§ INPUT MATERIAL:
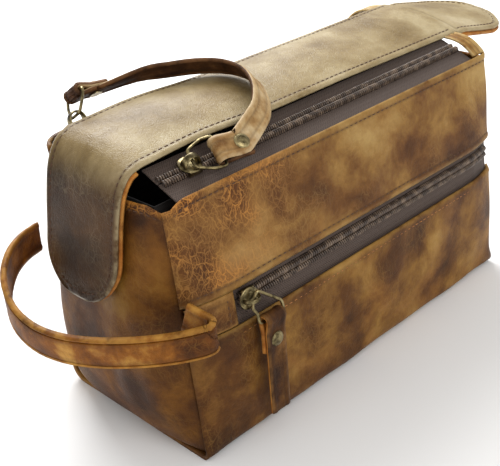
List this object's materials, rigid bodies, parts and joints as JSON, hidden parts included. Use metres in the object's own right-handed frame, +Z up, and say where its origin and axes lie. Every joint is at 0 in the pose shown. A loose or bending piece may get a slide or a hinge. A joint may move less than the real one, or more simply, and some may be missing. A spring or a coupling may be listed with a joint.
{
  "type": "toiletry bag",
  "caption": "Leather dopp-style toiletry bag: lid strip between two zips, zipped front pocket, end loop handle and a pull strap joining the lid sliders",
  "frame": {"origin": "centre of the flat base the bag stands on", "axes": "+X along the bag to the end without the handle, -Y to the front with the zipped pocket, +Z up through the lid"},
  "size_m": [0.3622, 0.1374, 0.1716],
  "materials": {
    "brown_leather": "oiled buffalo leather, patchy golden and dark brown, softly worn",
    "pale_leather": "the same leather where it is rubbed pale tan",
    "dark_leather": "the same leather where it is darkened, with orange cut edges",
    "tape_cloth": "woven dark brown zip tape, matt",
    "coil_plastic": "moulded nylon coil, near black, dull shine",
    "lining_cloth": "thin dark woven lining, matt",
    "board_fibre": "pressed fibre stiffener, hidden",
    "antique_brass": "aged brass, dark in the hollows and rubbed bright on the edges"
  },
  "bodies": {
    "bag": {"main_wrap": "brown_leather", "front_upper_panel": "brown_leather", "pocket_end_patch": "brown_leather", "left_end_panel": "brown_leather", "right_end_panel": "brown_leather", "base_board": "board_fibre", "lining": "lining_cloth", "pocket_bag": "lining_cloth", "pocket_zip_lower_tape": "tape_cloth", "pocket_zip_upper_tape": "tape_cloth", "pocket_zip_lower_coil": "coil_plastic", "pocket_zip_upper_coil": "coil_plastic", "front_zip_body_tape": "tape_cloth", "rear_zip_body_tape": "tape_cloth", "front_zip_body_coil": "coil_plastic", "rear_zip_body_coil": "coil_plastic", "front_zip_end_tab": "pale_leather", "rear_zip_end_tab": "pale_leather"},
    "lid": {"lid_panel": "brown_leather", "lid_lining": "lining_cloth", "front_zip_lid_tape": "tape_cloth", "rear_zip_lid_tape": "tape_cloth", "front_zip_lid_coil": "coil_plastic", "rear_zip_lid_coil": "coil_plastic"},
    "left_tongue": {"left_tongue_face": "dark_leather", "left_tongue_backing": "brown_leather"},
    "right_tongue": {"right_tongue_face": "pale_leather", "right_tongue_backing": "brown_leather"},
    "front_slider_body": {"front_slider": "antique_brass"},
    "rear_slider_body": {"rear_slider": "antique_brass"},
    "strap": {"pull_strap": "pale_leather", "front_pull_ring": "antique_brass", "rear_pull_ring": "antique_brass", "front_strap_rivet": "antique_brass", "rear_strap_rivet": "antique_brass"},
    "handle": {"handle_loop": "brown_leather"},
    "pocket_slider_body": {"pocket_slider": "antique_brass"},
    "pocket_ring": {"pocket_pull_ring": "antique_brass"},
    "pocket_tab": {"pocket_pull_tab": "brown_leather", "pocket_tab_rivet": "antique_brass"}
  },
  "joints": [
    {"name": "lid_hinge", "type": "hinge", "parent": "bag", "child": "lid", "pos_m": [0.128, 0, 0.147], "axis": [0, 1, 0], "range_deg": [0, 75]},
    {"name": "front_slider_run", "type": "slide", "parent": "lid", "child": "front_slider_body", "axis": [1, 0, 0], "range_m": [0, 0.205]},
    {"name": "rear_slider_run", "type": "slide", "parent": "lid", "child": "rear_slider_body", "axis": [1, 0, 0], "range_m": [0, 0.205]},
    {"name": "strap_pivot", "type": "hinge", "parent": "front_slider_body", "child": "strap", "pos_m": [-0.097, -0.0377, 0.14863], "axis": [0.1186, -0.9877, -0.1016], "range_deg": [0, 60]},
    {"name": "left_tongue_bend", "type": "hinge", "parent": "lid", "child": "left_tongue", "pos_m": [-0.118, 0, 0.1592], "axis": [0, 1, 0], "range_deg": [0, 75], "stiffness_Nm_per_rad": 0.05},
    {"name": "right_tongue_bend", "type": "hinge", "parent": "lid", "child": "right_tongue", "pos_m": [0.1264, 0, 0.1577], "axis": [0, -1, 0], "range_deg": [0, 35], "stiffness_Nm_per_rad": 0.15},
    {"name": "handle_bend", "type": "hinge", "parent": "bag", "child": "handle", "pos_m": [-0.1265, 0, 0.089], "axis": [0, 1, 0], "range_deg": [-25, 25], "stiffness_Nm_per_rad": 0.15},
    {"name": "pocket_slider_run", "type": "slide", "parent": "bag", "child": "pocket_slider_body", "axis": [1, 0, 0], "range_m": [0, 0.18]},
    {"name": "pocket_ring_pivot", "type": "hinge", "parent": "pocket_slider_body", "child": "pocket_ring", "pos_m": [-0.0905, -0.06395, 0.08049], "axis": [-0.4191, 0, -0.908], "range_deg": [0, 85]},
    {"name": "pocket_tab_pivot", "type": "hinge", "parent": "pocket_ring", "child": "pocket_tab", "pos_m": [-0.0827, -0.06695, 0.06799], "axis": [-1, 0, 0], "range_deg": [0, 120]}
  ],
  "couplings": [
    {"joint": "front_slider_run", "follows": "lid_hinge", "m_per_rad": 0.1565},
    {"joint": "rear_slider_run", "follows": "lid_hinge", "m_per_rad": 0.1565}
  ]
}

---

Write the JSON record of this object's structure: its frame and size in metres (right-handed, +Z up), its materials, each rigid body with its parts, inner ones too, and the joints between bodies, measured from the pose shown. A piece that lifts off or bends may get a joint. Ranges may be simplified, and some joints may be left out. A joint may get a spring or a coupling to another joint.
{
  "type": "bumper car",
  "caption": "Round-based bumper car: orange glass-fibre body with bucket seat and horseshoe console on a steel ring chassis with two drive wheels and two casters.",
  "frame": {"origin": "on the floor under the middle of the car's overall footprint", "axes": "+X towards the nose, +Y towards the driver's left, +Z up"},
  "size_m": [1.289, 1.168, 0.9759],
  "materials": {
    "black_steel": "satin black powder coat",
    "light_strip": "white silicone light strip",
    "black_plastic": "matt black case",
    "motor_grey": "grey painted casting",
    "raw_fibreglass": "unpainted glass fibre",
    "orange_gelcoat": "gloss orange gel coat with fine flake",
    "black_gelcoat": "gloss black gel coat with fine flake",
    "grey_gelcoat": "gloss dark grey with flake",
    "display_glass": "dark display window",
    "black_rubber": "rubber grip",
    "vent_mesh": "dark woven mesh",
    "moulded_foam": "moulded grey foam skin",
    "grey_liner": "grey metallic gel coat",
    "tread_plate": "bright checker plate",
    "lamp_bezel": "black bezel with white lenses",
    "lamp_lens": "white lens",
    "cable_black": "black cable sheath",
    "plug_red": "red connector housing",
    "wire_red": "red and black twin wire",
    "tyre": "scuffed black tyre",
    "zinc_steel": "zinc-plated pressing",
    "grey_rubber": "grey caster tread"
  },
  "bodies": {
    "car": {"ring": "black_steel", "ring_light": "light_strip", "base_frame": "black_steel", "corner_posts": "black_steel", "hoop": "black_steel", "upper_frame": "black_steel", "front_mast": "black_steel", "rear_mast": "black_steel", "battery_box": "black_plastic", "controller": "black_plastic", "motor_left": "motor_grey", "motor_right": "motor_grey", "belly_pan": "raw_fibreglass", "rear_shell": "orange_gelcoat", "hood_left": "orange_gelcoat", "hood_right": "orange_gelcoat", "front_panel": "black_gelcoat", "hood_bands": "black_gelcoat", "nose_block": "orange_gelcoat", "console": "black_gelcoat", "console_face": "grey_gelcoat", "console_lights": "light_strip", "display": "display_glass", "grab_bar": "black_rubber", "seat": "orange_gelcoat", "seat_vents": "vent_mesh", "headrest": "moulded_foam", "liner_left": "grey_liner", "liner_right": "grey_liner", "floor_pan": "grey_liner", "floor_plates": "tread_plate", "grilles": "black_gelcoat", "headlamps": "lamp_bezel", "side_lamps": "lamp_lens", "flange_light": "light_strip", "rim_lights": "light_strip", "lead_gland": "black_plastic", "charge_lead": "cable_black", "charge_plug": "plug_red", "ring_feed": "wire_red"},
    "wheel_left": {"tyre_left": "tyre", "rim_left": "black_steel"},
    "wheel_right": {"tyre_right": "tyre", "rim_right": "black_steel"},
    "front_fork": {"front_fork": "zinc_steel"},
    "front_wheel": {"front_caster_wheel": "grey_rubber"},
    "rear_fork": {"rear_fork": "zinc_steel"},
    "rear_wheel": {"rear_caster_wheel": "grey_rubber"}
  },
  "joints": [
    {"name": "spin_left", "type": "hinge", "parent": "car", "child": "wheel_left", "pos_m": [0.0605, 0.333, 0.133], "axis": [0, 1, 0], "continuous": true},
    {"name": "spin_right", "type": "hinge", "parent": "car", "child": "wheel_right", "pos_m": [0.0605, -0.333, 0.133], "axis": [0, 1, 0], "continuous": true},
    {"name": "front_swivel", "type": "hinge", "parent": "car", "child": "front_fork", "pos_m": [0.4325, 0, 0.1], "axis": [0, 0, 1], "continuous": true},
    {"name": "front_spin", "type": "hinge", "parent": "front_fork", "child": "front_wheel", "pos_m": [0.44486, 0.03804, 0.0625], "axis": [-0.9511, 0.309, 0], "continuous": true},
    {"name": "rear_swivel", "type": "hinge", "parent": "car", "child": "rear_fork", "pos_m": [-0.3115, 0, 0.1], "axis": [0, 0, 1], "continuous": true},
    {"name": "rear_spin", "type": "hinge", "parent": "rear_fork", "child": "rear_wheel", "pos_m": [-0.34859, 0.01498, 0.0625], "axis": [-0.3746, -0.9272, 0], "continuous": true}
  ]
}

--

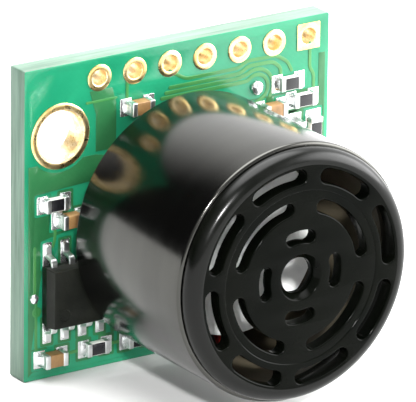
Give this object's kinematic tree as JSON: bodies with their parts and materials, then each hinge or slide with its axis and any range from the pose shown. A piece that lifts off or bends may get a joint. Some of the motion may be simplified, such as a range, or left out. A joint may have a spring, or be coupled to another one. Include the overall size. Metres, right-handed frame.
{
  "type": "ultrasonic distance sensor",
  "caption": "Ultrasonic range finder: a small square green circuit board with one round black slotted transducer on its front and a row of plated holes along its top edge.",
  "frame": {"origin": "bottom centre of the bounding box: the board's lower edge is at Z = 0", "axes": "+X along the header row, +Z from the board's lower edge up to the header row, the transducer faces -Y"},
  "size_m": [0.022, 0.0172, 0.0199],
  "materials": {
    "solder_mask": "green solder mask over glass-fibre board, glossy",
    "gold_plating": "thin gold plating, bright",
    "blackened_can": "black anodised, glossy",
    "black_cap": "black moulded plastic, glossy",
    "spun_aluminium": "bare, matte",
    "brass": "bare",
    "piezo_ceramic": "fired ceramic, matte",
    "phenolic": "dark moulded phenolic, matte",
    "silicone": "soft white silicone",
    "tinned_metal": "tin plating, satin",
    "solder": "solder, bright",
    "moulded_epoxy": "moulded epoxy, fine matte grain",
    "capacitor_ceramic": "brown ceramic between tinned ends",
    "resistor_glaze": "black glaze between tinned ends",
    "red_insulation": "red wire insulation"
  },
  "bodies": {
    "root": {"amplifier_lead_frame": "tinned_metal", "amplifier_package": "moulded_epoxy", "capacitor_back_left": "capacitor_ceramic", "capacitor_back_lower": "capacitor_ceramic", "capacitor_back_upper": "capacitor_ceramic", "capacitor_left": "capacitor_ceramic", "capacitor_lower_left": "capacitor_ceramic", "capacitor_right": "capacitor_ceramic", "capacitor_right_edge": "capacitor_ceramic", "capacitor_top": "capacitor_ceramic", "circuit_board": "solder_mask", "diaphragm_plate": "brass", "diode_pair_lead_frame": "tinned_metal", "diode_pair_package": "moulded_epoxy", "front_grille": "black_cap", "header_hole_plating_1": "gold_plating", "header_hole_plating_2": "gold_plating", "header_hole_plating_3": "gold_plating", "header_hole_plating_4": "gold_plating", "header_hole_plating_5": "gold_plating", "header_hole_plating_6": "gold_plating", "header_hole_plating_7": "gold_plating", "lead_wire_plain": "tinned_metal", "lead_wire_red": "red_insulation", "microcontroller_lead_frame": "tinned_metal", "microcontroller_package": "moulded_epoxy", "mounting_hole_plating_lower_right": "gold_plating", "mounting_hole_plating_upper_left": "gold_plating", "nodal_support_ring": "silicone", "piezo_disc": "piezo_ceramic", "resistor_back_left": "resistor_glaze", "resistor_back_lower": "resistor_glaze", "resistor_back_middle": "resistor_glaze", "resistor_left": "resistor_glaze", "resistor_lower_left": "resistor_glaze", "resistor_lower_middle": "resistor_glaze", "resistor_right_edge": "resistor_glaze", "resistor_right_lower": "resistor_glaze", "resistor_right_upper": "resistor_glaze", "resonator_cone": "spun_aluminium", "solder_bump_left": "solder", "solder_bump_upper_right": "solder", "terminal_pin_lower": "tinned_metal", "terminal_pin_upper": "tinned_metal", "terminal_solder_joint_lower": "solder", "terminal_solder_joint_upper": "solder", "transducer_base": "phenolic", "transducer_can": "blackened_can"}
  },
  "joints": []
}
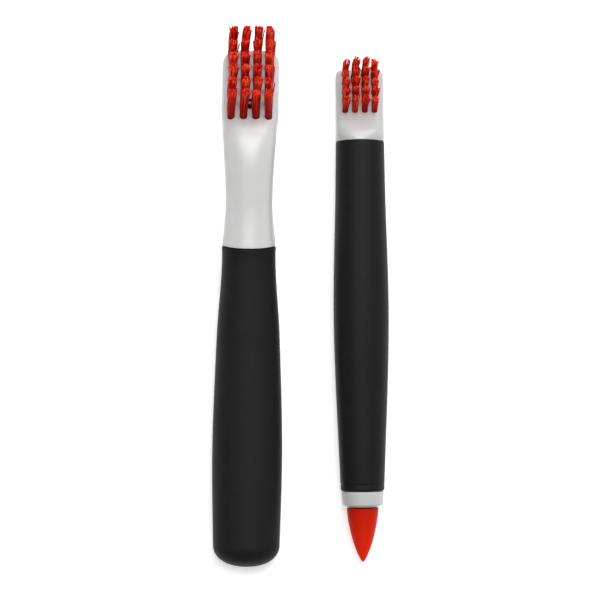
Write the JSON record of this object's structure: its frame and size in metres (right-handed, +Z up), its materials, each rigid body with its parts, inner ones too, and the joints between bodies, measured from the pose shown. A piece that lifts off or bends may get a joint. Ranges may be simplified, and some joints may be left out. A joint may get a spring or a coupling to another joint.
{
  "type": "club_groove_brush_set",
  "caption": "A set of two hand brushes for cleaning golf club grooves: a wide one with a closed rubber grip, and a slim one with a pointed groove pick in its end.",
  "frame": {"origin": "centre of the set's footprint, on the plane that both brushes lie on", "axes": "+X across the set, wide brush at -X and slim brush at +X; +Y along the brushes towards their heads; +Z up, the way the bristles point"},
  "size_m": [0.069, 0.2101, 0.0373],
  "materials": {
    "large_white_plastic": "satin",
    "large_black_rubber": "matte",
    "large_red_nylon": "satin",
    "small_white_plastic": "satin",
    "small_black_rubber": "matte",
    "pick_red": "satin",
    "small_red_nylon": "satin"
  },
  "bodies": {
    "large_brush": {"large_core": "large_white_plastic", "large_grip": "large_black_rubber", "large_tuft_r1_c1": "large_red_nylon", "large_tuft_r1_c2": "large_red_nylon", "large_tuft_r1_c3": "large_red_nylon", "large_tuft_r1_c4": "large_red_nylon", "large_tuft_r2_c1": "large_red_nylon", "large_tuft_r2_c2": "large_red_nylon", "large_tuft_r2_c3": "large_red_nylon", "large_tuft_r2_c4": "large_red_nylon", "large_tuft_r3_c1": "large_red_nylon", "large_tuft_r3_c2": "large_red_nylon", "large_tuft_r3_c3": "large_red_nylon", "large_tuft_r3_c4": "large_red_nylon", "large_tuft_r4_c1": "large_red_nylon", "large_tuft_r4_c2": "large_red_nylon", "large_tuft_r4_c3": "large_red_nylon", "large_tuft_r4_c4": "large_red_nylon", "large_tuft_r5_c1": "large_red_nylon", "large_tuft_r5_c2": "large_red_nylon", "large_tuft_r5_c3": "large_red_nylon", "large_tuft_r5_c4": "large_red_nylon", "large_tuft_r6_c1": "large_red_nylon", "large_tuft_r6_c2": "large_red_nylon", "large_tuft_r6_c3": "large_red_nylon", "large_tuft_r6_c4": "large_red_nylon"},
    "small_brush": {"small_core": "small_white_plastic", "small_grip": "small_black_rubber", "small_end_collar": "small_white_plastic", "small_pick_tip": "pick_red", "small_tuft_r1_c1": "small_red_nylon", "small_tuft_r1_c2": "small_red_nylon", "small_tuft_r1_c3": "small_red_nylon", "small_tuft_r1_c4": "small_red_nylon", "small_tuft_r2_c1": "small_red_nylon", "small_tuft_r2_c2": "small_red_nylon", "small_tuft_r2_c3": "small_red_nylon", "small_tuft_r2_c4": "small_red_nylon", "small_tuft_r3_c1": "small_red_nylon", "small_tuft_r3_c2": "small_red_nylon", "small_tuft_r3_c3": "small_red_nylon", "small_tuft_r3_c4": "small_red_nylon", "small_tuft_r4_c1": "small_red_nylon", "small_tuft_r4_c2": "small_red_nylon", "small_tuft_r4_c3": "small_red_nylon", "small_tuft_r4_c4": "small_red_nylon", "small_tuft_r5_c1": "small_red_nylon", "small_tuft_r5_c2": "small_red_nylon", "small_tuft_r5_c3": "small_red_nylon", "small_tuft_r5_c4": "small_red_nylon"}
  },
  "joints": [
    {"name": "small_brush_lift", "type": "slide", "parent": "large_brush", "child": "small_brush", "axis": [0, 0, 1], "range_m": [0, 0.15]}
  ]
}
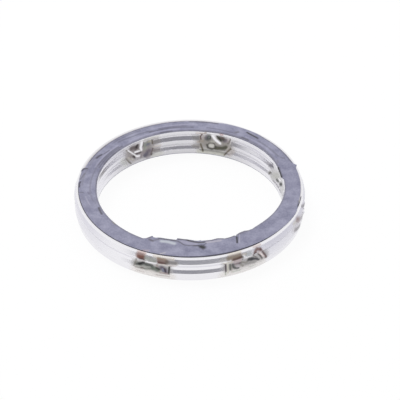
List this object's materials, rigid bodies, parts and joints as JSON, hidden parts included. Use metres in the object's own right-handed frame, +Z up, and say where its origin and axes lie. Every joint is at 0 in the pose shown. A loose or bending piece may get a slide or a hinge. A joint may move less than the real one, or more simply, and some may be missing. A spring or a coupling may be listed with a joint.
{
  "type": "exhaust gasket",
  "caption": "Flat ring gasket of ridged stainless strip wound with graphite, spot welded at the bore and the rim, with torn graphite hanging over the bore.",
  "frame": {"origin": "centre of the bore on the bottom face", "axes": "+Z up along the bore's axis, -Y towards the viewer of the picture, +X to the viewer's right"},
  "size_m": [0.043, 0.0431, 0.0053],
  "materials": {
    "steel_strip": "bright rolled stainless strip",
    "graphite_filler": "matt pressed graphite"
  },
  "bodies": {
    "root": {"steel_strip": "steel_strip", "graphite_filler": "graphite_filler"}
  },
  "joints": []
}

§ TASK:
Determine how many lines in the listing above hold the string "overall", then write only the number.

§ RESPONSE TO THIS EXERCISE:
2